Traditional drumming, which can be rapid or deep and hypnotic, adds to the exotic flavor of belly dance. The music leads the dancing, and there is an integral relationship between the organic drumbeat and the dancer’s movements. Often dancers will use a pair of zils, small cymbals that make a clinky-clank bell sound when struck between the fingers. They are made out of brass and worn on the middle finger and thumb.

Not only are women drawn to the hypnotic drumbeat, costuming and methods of belly dance, but they also like the acceptance of different body types, a trait rarely present in other dance styles. The combination of performing—often with belly exposed, which is challenging for some women—and connecting with the dance has led many women to increased confidence.

“I have been to all kinds of belly dance events, and you see size 3 to 25, and neither one is better nor gets treated that way,” says performer and instructor Kami Liddle; she teaches at UNR and Fitness Evolution.

“Performing in exotic costuming, belly dance offered me a chance to be somebody else,” says Rabia. “You can also accentuate the most positive aspects of your body while covering up others.”

Monique Baron, LeeAnn Malone and Holly Johnson of Asha Belly Dancers enjoy the female camaraderie that results from being part of the belly dancing community.

Photo By David Robert

Sazi, instructor at All Things Mystical in Carson City and belly dance soloist, says there are no wrong or right ways to dance and no wrong or right bodies—and that’s the most powerful thing for her in teaching and watching dance. She’s also a strong believer that we all have our own sacred dance inside of us just waiting to come out.

Liddle began to appreciate the way her body moved through belly dance.
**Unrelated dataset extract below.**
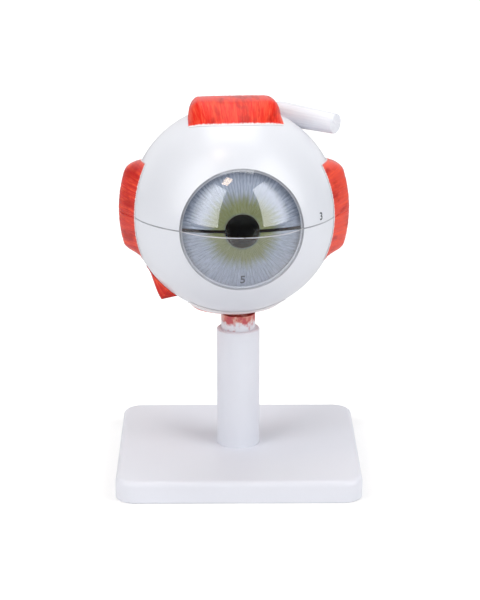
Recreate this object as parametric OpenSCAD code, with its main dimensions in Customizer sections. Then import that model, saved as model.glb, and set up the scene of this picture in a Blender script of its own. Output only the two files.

Before, she says, she didn’t think much about her body; now, she takes better care of herself because she’s so highly aware of it. “I think it definitely has increased my confidence in all areas of my life.”

Rabia also admits that she really came into herself through belly dance.

“The confidence increase for me comes from being around other women and being supported by one another,” says Monique Baron, a member of Asha. Baron believes belly dance is composed of three equally balanced parts: costuming, dance and a connection to other women.

The confidence and healing many women achieve through belly dance comes from getting in touch with their femininity via movements focused on the stomach, hips and womb areas of the body. Historically, belly dance movements have been used in childbirth to release the baby from the womb.

“It’s worked really well to feel that primal fire I, and all women, have inside,” says Baron.

Sazi says belly dance is a way of communing and connecting to the goddess within, and that it is emotionally, physically and spiritually healing for anyone who dances. “It is feminine energy coming out in movement,” she says.

Liddle has had similar experiences of feeling more feminine and connected to herself as a woman through belly dance.

“Belly dance is a way of healing the self and releasing energy at the same time,” says Ireena. “With regular dance, it becomes an ongoing thing. Bodily, it fulfills a certain kind of hunger for a certain movement, and often until you do it, you don’t know exactly what’s missing.”

Camaraderie is perhaps one of the strongest components of this ancient art. This solidarity in friendship ties into a lineage thousands of years old, where women would get together and dance for each other as wives in harems or at parties—either for entertainment or to pass on the techniques to girls.

“The camaraderie with the women is the reason that I dance,” says Sazi.

Rabia believes being a mentor to young women is what belly dance is really all about in the East as well as in places like Reno—passing a woman’s knowledge down to a younger girl. She has experienced this personally by guiding four girls—who almost feel like daughters to her now—in Yalla Habibi for the past four years.

“It has been amazing to watch them grow from little punk teenagers into young women,” says Rabia.

Often in the Middle East, women will have parties without men. This is not exclusion but a part of life, an extension of the companionship women experience when belly dancing together.

“A common vocabulary is formed,” says Liddle. “Once a woman learns belly dance, she can communicate through dance with other women.”

“In general," Baron says, "the dance is all about connecting with people."